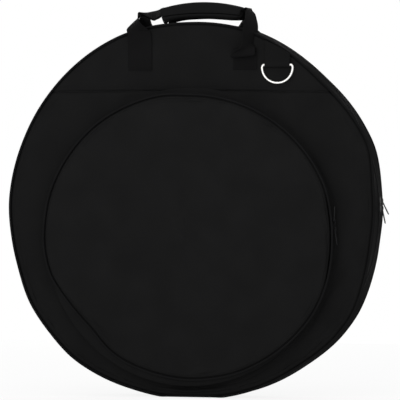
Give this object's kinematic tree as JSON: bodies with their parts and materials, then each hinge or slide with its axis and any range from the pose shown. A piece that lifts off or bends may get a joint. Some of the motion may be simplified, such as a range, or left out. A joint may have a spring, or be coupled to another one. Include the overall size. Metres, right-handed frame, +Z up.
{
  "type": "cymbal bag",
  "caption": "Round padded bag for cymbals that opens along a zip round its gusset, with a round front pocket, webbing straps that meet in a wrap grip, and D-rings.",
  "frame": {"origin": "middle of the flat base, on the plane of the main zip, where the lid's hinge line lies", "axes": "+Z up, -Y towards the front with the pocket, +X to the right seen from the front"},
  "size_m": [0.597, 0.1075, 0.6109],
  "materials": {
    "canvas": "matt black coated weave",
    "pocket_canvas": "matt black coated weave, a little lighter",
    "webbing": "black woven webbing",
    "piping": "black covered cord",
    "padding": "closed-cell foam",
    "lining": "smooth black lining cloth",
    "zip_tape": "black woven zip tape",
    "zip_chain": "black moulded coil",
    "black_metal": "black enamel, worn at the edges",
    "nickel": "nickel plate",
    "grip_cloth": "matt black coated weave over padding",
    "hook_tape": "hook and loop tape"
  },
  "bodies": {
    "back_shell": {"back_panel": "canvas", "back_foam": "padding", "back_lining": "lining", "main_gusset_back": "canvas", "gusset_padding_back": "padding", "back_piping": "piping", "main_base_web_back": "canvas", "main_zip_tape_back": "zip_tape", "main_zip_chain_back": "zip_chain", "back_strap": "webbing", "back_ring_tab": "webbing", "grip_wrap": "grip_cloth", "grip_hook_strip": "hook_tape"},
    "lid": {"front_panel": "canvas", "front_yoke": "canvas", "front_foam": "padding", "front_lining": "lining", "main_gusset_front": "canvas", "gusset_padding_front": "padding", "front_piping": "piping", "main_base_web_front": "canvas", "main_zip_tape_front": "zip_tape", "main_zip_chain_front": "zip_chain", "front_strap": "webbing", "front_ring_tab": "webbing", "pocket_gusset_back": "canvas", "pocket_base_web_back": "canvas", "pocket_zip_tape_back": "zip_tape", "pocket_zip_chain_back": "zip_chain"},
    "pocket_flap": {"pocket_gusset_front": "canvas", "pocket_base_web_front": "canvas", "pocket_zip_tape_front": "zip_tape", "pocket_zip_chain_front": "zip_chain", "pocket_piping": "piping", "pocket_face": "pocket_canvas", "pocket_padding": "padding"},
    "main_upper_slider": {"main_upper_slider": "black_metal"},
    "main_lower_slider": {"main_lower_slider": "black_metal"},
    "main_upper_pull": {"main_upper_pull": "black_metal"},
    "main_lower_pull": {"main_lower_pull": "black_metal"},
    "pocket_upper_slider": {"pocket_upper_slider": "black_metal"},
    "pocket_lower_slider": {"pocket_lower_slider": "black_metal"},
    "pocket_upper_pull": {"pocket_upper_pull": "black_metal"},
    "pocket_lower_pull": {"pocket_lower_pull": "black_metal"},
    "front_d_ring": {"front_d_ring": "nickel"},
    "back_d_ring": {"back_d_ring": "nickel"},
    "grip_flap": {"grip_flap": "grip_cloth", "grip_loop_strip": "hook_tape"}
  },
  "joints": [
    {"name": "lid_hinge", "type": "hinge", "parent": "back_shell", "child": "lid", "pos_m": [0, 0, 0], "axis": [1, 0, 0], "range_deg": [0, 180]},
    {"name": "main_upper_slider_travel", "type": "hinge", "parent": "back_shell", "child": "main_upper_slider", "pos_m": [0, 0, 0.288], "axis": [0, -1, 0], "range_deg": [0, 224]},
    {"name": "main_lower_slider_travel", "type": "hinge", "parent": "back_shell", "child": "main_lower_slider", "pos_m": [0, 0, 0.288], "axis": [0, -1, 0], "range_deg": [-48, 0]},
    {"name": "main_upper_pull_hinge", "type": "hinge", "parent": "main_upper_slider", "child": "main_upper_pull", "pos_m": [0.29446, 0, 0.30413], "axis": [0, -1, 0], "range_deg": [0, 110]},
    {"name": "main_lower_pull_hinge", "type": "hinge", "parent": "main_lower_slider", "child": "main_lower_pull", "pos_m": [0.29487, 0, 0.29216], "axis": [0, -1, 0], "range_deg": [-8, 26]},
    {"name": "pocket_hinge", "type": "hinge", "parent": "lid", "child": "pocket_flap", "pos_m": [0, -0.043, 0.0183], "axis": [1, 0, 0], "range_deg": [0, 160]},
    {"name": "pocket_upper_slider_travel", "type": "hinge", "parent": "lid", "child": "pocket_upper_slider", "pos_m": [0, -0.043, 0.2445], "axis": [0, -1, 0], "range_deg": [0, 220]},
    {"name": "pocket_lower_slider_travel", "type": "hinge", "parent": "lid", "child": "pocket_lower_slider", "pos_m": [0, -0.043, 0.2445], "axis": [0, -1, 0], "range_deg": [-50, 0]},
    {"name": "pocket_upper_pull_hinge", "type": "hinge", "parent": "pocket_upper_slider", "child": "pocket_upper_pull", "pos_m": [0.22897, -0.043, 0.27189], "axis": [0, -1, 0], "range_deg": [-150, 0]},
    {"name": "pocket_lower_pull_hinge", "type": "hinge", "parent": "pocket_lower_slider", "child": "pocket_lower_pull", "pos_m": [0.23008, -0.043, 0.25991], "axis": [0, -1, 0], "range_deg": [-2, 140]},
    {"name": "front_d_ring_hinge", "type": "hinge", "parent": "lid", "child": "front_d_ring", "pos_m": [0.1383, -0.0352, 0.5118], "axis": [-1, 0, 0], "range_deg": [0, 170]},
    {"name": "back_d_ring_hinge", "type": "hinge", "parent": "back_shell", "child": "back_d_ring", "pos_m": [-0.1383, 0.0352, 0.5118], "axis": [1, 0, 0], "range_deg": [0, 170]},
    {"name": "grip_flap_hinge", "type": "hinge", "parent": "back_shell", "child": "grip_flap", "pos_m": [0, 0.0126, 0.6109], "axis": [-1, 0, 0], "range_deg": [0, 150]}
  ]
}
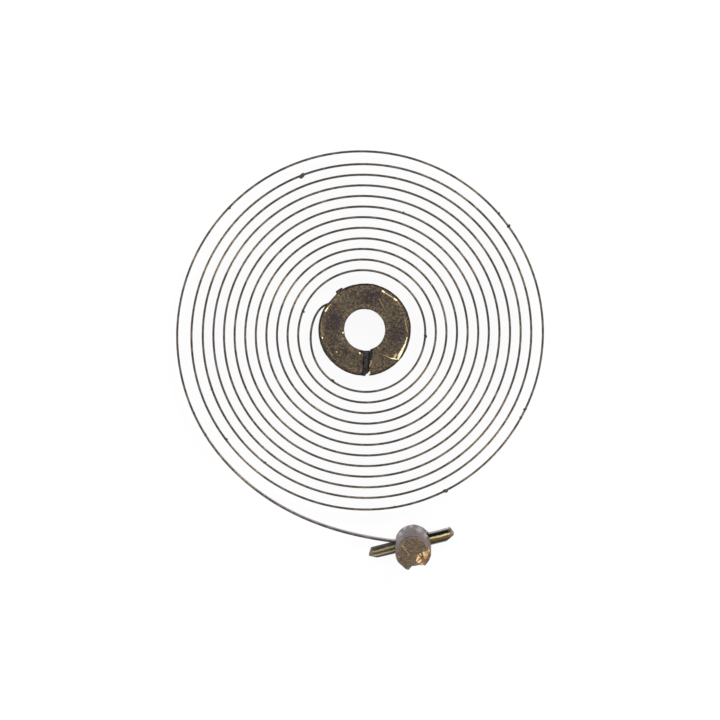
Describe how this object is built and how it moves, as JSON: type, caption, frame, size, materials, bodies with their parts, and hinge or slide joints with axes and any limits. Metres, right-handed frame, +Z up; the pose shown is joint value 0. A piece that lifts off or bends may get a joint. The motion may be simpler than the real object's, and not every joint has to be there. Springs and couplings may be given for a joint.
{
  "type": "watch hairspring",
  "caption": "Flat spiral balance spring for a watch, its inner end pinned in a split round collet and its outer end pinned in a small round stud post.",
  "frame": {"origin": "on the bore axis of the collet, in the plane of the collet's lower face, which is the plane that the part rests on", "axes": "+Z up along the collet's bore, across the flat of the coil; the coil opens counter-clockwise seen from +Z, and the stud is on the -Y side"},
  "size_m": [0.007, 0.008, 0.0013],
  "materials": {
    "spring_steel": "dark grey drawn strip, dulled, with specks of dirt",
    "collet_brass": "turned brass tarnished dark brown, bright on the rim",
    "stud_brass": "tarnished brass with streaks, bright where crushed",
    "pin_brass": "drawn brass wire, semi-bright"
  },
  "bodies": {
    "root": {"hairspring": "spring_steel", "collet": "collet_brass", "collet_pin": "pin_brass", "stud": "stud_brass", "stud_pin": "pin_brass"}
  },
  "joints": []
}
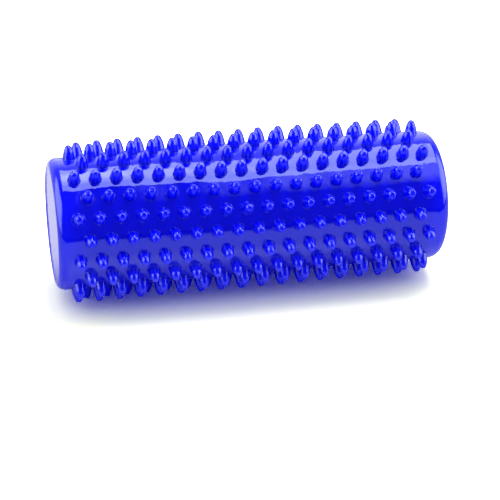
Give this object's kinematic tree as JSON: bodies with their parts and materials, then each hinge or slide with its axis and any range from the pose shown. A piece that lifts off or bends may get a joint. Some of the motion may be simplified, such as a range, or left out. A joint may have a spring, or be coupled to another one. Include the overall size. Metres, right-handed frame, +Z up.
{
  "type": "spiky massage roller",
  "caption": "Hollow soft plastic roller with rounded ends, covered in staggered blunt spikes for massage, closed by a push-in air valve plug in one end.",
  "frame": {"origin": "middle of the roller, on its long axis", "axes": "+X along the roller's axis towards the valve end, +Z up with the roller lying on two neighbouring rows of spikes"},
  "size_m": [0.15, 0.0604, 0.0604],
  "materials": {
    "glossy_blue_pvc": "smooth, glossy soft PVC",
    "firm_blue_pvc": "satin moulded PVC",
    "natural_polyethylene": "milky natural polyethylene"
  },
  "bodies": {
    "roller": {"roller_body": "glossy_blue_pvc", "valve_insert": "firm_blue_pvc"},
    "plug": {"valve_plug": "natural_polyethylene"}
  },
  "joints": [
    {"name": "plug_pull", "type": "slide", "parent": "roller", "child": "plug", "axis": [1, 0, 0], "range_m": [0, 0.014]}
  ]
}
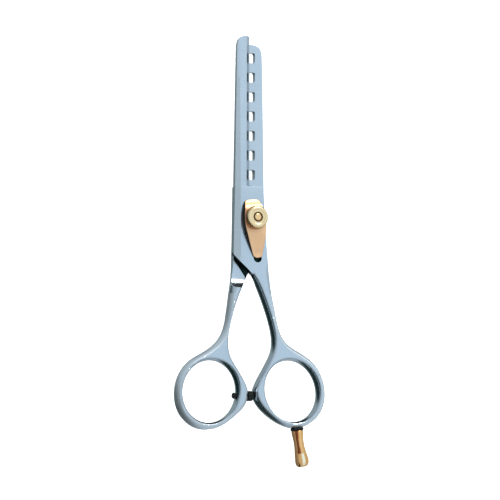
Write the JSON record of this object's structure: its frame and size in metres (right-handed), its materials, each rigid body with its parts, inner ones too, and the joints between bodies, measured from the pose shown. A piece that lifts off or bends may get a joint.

*Objective*.
Gather up every line in the data above that contains the word "bends", copying each one.

*Exercise response*.
Give this object's kinematic tree as JSON: bodies with their parts and materials, then each hinge or slide with its axis and any range from the pose shown. A piece that lifts off or bends may get a joint. Some of the motion may be simplified, such as a range, or left out. A joint may have a spring, or be coupled to another one. Include the overall size. Metres, right-handed frame, +Z up.
Describe how this object is built and how it moves, as JSON: type, caption, frame, size, materials, bodies with their parts, and hinge or slide joints with axes and any limits. Metres, right-handed frame, +Z up; the pose shown is joint value 0. A piece that lifts off or bends may get a joint. The motion may be simpler than the real object's, and not every joint has to be there. Springs and couplings may be given for a joint.
Give this object's kinematic tree as JSON: bodies with their parts and materials, then each hinge or slide with its axis and any range from the pose shown. A piece that lifts off or bends may get a joint. Some of the motion may be simplified, such as a range, or left out. A joint may have a spring, or be coupled to another one. Include the overall size. Metres, right-handed frame, +Z up.
Write the JSON record of this object's structure: its frame and size in metres (right-handed), its materials, each rigid body with its parts, inner ones too, and the joints between bodies, measured from the pose shown. A piece that lifts off or bends may get a joint.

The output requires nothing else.